╔══

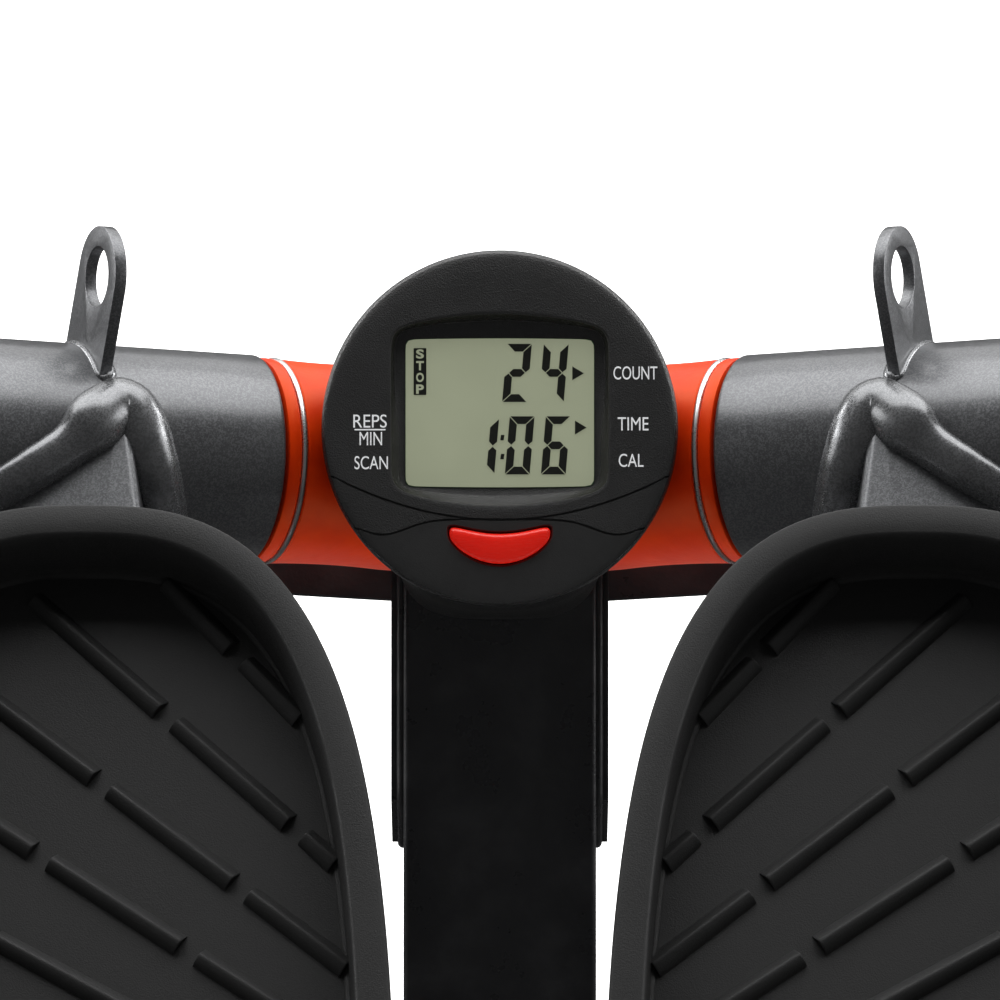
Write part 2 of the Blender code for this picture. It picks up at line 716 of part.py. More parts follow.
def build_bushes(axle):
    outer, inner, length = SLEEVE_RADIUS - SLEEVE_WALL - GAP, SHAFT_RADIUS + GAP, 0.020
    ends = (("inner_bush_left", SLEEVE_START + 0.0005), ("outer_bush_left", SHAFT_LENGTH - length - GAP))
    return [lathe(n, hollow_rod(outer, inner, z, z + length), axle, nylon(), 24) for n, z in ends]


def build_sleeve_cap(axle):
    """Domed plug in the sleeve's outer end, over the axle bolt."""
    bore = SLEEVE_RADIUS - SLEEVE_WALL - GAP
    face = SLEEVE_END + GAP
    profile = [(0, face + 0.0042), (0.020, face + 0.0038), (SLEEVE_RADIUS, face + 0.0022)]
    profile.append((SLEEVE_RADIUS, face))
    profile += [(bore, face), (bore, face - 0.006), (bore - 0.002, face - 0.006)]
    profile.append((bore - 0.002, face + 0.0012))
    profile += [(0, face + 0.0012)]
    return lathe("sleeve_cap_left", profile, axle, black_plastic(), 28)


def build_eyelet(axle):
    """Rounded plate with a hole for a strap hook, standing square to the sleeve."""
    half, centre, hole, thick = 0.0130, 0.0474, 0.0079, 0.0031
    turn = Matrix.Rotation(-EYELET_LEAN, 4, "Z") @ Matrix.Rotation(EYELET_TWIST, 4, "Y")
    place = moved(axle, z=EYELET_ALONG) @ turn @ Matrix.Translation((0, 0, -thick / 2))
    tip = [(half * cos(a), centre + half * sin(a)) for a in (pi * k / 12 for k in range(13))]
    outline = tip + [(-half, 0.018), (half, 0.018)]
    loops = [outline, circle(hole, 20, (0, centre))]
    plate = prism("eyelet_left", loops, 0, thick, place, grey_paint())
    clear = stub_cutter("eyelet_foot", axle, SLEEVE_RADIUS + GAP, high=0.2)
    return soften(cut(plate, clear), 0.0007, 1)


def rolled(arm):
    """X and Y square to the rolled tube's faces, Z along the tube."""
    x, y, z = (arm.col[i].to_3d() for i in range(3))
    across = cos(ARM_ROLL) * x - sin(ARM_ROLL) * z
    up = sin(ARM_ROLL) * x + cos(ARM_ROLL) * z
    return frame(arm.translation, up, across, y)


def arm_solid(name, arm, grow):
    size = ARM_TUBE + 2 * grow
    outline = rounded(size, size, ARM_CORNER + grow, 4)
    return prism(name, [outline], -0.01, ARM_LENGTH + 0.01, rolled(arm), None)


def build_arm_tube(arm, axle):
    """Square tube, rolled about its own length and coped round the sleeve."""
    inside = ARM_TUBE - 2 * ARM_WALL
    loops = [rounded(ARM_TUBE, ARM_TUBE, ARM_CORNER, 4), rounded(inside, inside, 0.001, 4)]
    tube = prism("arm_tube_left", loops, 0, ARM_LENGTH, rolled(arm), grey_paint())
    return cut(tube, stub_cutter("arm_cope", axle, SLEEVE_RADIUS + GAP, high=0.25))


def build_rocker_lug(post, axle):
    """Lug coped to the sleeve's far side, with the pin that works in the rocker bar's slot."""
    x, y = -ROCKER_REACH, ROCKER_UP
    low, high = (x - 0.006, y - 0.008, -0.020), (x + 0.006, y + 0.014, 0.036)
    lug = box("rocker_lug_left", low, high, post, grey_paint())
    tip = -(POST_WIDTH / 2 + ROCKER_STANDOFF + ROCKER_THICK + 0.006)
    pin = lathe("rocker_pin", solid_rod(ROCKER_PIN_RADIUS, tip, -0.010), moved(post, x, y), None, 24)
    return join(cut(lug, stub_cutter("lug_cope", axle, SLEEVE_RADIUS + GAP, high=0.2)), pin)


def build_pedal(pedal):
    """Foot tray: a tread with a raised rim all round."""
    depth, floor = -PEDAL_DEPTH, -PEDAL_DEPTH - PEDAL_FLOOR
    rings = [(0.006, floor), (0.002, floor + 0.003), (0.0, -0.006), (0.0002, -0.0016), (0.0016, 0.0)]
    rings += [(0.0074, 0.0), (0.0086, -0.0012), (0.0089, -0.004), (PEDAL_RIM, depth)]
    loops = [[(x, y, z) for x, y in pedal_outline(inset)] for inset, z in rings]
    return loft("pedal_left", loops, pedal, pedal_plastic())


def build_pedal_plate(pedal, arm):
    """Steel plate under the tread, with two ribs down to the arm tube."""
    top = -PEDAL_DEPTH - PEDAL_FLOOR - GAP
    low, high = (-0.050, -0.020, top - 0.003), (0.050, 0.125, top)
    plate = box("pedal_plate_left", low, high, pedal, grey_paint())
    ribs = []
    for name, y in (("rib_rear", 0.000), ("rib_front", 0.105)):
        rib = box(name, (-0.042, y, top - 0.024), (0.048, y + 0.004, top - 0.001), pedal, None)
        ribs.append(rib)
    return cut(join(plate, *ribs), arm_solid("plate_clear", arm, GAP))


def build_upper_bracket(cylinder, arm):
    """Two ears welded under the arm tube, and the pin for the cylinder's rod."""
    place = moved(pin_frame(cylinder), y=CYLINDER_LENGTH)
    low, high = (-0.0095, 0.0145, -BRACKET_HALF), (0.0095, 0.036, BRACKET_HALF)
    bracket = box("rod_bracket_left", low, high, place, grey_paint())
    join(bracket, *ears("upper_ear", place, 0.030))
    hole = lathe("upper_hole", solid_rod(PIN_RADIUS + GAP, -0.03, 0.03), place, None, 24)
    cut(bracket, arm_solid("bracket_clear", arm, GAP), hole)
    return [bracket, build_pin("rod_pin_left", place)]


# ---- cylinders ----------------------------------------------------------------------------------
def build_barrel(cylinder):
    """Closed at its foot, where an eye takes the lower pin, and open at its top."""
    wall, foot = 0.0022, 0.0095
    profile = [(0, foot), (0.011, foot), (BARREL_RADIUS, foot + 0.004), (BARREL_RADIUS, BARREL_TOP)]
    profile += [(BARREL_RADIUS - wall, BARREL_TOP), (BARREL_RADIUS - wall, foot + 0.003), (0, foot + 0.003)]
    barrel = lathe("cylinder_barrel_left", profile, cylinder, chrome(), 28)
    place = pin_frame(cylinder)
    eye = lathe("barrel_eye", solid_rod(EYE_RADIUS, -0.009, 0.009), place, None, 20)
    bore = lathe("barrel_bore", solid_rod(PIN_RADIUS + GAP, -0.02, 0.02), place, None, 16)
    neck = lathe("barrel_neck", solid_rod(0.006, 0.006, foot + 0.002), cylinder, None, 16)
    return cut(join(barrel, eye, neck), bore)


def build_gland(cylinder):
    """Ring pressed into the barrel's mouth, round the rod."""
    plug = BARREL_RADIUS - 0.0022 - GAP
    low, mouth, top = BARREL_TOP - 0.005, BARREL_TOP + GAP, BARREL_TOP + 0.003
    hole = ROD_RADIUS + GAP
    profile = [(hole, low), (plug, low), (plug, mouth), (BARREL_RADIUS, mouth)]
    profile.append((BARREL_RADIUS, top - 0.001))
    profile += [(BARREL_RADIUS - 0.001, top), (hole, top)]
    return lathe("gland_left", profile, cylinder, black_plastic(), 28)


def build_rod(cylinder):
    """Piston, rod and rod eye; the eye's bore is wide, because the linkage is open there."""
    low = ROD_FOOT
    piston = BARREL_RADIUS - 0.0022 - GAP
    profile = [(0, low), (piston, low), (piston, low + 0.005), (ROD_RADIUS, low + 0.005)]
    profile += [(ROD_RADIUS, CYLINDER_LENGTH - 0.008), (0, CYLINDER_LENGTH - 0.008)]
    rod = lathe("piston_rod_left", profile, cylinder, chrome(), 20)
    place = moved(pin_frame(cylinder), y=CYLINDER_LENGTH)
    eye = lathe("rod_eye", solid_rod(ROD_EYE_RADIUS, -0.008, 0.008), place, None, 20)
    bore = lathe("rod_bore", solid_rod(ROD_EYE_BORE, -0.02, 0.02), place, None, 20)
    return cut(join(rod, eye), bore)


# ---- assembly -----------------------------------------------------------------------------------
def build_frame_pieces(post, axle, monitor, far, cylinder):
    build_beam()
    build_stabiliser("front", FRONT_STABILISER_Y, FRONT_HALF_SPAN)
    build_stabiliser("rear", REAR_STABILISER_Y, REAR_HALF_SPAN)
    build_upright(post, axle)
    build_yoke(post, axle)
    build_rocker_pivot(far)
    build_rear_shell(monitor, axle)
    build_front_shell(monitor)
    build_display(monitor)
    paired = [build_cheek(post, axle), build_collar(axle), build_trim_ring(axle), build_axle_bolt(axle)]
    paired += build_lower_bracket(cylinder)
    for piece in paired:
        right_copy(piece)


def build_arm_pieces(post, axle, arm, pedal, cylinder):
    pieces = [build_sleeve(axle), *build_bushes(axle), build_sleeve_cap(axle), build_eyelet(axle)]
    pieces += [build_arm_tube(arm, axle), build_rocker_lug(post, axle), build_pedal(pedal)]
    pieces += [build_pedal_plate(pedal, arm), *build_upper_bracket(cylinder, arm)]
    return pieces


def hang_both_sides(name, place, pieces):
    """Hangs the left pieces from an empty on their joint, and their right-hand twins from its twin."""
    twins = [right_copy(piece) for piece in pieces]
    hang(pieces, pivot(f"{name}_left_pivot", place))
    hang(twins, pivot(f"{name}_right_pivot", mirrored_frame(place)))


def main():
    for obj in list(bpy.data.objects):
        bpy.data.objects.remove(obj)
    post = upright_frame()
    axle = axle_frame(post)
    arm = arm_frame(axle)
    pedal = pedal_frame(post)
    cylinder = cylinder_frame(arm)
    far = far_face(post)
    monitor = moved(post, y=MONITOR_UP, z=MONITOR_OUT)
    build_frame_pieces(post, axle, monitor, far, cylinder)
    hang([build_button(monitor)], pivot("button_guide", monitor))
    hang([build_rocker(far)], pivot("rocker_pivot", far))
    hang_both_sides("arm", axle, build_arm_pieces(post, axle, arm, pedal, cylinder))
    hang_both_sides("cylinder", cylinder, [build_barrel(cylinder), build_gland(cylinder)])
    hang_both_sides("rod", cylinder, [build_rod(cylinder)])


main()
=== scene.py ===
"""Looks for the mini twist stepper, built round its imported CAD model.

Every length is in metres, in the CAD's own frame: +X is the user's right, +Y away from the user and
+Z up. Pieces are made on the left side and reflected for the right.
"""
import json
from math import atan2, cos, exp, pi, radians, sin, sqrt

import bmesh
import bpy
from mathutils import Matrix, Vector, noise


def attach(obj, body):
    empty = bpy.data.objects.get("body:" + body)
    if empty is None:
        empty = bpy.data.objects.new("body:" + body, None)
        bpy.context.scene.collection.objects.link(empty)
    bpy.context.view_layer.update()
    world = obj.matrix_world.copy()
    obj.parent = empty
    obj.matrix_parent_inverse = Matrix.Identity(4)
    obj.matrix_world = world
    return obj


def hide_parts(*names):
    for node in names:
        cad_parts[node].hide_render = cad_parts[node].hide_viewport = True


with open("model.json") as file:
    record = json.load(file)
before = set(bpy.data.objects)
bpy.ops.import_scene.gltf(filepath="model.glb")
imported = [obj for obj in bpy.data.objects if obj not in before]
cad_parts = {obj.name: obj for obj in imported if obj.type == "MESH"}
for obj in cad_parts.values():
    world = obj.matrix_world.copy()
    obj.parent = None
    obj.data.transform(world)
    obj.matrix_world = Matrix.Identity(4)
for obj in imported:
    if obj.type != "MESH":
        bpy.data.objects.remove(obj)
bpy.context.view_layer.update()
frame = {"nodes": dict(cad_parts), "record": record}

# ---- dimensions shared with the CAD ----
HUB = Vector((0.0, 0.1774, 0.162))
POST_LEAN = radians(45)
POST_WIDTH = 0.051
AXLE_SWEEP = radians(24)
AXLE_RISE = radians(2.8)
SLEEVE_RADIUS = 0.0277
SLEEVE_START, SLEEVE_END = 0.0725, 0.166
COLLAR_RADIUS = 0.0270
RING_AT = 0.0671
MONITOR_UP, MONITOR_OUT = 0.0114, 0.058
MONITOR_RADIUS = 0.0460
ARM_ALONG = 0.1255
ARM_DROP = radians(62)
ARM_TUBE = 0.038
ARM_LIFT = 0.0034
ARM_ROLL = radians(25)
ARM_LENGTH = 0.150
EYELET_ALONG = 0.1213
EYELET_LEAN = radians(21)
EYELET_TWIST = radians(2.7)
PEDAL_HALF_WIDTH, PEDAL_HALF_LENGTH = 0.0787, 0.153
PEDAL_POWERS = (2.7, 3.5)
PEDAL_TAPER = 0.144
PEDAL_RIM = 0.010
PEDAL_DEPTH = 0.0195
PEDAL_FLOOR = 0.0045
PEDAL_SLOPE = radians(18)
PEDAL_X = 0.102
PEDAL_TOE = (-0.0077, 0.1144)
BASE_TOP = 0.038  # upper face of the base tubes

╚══

_Directions:_
In the listing above, find the line containing "pedal = pedal_frame(post)" and the line containing "cad_parts[node].hide_render = cad_parts[node].hide_viewport", then quote both, plus every line between them, exactly as written.

_Solution for this exercise:_
    pedal = pedal_frame(post)
    cylinder = cylinder_frame(arm)
    far = far_face(post)
    monitor = moved(post, y=MONITOR_UP, z=MONITOR_OUT)
    build_frame_pieces(post, axle, monitor, far, cylinder)
    hang([build_button(monitor)], pivot("button_guide", monitor))
    hang([build_rocker(far)], pivot("rocker_pivot", far))
    hang_both_sides("arm", axle, build_arm_pieces(post, axle, arm, pedal, cylinder))
    hang_both_sides("cylinder", cylinder, [build_barrel(cylinder), build_gland(cylinder)])
    hang_both_sides("rod", cylinder, [build_rod(cylinder)])


main()
=== scene.py ===
"""Looks for the mini twist stepper, built round its imported CAD model.

Every length is in metres, in the CAD's own frame: +X is the user's right, +Y away from the user and
+Z up. Pieces are made on the left side and reflected for the right.
"""
import json
from math import atan2, cos, exp, pi, radians, sin, sqrt

import bmesh
import bpy
from mathutils import Matrix, Vector, noise


def attach(obj, body):
    empty = bpy.data.objects.get("body:" + body)
    if empty is None:
        empty = bpy.data.objects.new("body:" + body, None)
        bpy.context.scene.collection.objects.link(empty)
    bpy.context.view_layer.update()
    world = obj.matrix_world.copy()
    obj.parent = empty
    obj.matrix_parent_inverse = Matrix.Identity(4)
    obj.matrix_world = world
    return obj


def hide_parts(*names):
    for node in names:
        cad_parts[node].hide_render = cad_parts[node].hide_viewport = True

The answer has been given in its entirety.